Again, the writer prevailed. “I just thought I’ve got to be compassionate and understanding,” he says, “to try to see the other side of every question and understand the subjectivity of people, even when I didn’t agree with what they did.”

Rushdie took his revenge by remaining the writer he always wanted to be – neither fearful, producing “timid little safe books,” nor angry. “I thought either way, either the revenge or the fear, turns me into their creature and destroys me as an artist.”

As an artist, Rushdie is proud of the continuity of his fiction, which he continued to write and (after considerable agitation among fearful publishers) to publish even while living in hiding and struggling to assert his right to anti-religious free speech. “I don’t think there’s a big rift in 1989,” he says. “I don’t think you say, ‘Oh what happened to this writer here?’ I think the books have their own continuity.”

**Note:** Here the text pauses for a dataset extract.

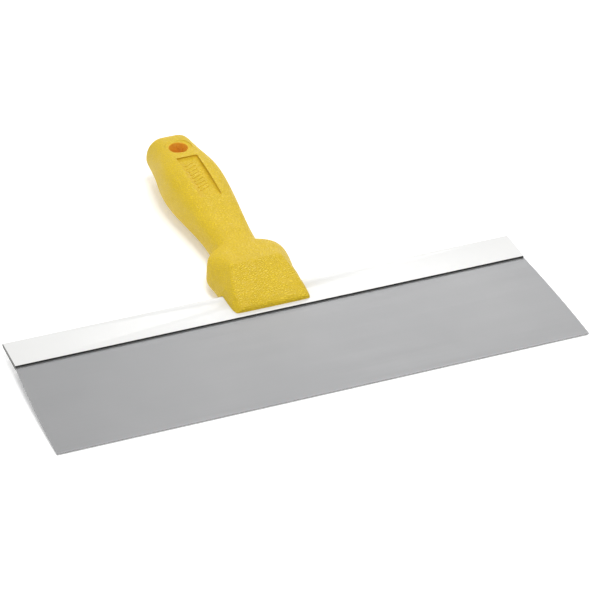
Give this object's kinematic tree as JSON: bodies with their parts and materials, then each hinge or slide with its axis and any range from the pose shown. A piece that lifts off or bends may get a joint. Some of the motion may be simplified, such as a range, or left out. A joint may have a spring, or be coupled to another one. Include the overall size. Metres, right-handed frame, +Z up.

But it is the virtuoso artistry of Joseph Anton, a novel like no other, that makes the case most eloquently – and could well prove to be the masterwork that survives long after the mere fictions have faded, as most are fated to do.

“My God!” Rushdie exclaims, shocked at the suggestion. But not for long.

“I’ll take it,” he says.

Joseph Anton: A Memoir will be published by Knopf Canada on Sept. 18.